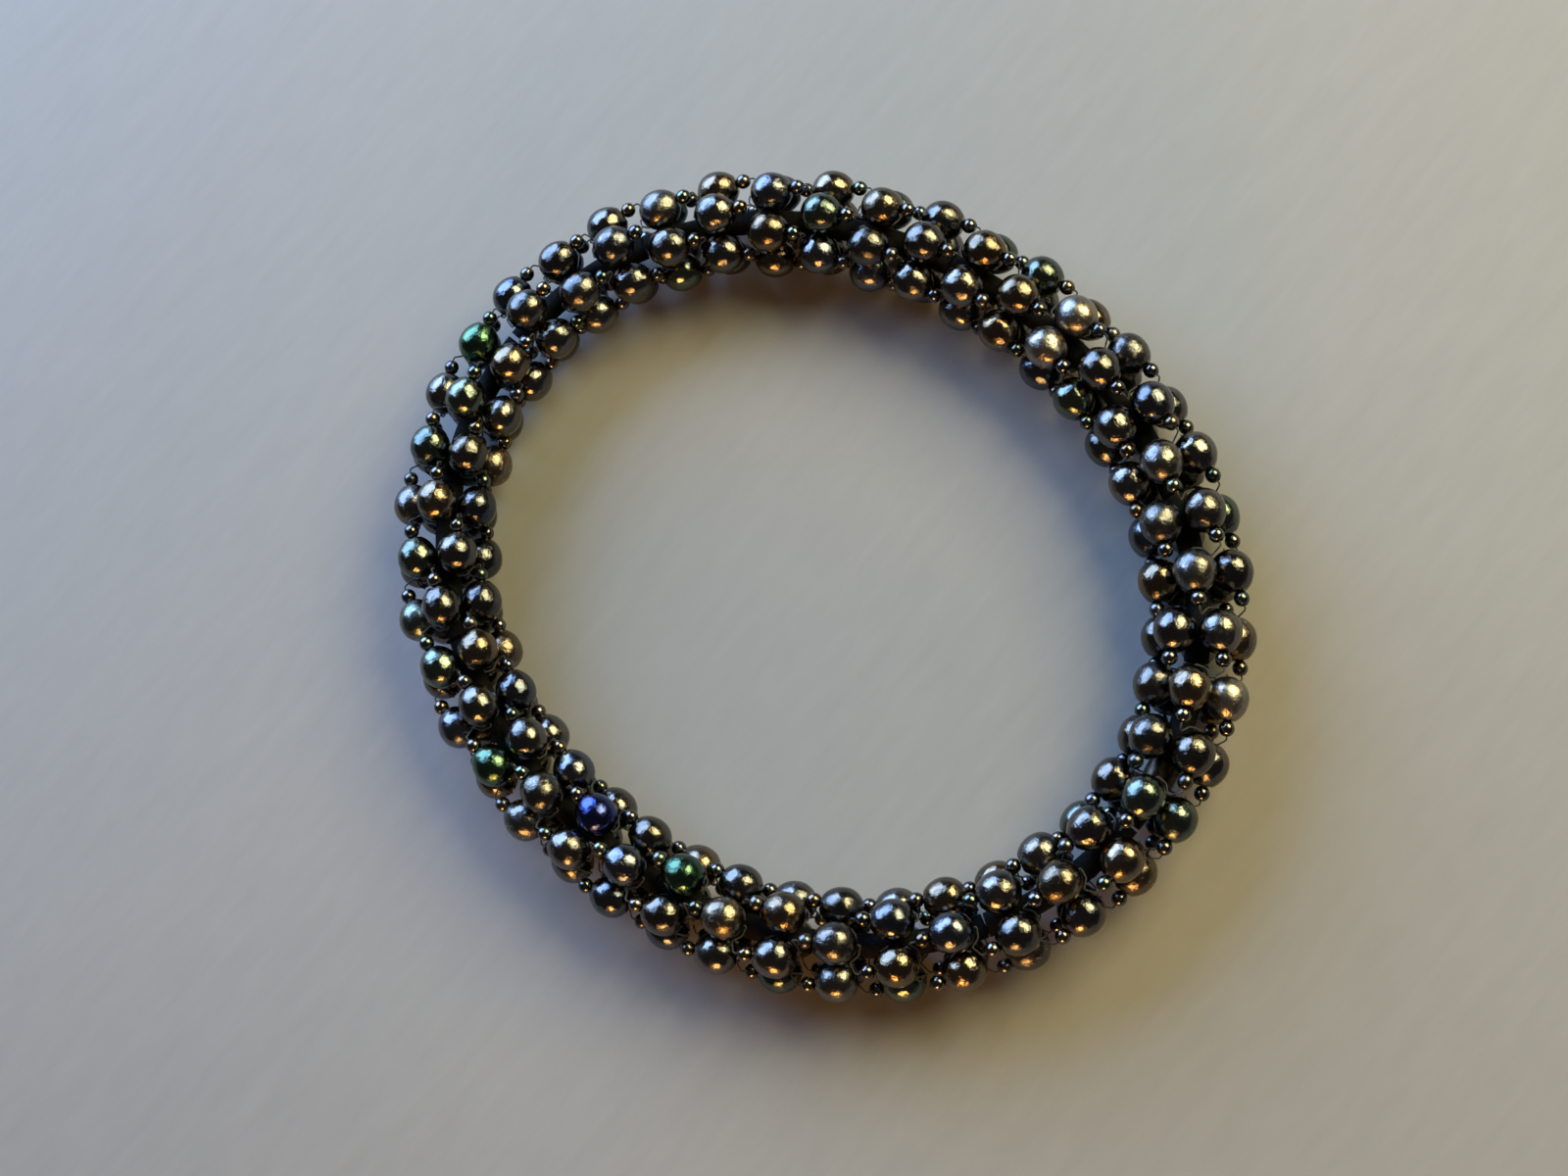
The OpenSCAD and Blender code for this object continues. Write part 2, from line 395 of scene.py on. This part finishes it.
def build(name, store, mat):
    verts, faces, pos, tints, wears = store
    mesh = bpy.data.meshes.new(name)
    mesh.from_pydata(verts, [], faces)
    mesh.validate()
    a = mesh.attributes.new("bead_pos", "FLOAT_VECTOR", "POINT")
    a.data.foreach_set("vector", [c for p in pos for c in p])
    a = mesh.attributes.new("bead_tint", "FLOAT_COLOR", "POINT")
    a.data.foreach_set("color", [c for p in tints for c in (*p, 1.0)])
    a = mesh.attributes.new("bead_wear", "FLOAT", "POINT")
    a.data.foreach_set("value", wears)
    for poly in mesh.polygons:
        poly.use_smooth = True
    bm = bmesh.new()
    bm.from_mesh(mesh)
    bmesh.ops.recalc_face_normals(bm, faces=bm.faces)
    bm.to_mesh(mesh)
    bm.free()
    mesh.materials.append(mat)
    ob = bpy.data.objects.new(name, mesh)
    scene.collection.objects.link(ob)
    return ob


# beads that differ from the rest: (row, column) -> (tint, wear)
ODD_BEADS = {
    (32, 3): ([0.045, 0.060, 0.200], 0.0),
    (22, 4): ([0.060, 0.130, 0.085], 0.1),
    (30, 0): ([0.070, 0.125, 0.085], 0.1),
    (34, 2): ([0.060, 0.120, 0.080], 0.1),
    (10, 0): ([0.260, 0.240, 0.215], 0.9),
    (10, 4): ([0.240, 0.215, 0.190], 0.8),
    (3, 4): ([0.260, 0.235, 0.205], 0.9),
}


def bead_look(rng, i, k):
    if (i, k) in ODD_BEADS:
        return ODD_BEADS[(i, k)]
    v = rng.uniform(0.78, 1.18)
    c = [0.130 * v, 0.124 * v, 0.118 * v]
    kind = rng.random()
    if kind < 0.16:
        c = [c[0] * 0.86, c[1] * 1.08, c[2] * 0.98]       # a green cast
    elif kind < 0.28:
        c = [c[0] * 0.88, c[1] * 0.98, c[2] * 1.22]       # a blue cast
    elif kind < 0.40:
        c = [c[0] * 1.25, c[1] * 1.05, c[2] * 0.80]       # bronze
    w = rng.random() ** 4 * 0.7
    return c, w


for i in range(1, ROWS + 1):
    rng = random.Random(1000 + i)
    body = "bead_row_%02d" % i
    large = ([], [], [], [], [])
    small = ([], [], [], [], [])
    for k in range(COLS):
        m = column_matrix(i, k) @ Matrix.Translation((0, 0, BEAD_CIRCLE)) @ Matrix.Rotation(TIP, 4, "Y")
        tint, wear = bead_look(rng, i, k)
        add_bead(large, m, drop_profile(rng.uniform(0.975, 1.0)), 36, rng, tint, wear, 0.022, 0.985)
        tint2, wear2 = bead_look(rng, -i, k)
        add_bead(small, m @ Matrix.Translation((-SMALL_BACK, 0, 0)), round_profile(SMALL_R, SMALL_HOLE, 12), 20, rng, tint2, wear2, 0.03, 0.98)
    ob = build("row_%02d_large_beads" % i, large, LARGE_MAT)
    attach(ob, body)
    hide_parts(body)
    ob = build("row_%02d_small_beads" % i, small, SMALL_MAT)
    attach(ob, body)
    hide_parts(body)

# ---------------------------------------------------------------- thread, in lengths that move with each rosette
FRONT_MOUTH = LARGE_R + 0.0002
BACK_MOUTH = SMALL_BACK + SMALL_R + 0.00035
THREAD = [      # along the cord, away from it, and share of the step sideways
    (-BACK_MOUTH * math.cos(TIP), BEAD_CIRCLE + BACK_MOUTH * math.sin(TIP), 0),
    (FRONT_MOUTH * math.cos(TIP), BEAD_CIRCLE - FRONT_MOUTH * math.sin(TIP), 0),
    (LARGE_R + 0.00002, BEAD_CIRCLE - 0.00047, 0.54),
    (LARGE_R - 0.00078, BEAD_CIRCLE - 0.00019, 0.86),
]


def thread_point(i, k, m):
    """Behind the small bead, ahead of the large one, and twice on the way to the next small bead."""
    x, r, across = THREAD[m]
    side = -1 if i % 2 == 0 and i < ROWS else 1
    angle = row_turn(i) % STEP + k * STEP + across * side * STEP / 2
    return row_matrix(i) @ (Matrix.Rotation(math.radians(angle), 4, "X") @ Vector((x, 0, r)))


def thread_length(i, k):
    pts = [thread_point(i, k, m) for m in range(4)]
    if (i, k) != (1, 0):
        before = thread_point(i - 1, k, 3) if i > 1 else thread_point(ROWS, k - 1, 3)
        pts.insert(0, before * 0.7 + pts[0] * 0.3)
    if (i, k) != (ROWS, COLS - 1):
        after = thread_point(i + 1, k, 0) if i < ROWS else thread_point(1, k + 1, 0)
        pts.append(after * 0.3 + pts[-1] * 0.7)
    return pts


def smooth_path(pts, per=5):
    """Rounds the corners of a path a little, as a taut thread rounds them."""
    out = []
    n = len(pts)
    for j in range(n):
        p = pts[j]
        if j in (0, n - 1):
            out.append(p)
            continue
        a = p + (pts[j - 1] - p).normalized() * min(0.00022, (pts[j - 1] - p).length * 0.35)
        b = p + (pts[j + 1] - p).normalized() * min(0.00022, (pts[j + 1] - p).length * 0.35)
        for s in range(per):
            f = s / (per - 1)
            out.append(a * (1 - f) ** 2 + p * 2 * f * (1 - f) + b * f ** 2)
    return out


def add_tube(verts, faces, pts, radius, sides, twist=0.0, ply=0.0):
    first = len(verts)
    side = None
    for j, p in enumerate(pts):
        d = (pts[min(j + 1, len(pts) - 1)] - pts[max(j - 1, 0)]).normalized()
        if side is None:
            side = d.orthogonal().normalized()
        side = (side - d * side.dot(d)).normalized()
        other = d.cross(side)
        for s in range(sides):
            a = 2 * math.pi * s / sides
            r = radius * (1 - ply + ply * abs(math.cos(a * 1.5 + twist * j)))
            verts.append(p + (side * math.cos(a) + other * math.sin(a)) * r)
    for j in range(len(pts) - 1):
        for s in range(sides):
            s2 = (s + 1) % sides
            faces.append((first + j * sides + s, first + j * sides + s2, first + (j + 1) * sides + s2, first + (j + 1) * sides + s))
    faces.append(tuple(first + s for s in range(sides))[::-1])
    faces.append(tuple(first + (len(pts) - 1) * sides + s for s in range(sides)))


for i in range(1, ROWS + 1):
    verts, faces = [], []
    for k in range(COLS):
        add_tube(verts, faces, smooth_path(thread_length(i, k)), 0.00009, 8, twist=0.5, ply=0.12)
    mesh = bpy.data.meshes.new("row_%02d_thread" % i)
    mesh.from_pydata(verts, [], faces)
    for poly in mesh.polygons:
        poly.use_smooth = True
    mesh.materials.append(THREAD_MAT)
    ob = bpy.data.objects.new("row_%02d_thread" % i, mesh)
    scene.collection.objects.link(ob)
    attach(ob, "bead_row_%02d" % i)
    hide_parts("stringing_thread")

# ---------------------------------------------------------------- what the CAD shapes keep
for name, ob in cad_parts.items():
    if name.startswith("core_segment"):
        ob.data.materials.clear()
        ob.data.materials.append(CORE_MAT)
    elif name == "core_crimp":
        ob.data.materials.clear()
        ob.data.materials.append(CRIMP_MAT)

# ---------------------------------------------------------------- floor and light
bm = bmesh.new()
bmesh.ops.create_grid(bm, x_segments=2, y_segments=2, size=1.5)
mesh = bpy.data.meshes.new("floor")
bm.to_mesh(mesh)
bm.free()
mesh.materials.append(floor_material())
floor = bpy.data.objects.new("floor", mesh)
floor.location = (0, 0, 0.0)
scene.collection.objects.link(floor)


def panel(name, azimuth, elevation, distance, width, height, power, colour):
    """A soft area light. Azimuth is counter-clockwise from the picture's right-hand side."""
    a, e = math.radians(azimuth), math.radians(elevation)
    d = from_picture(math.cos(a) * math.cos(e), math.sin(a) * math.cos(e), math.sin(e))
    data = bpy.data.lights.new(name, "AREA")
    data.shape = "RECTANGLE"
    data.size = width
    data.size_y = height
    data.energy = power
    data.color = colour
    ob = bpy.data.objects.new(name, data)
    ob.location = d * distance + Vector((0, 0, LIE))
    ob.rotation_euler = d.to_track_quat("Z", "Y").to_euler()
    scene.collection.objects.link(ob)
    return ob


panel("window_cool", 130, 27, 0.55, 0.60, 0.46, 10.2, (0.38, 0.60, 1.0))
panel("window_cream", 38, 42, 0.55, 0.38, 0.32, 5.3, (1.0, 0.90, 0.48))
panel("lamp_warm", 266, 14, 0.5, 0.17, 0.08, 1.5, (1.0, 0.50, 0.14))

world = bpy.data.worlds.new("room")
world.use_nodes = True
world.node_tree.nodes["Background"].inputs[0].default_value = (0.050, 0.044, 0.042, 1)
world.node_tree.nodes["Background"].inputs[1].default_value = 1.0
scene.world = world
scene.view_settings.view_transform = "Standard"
───
Reply with nothing except the number of lines in the listing above that include "scene".

» Answer to this exercise
7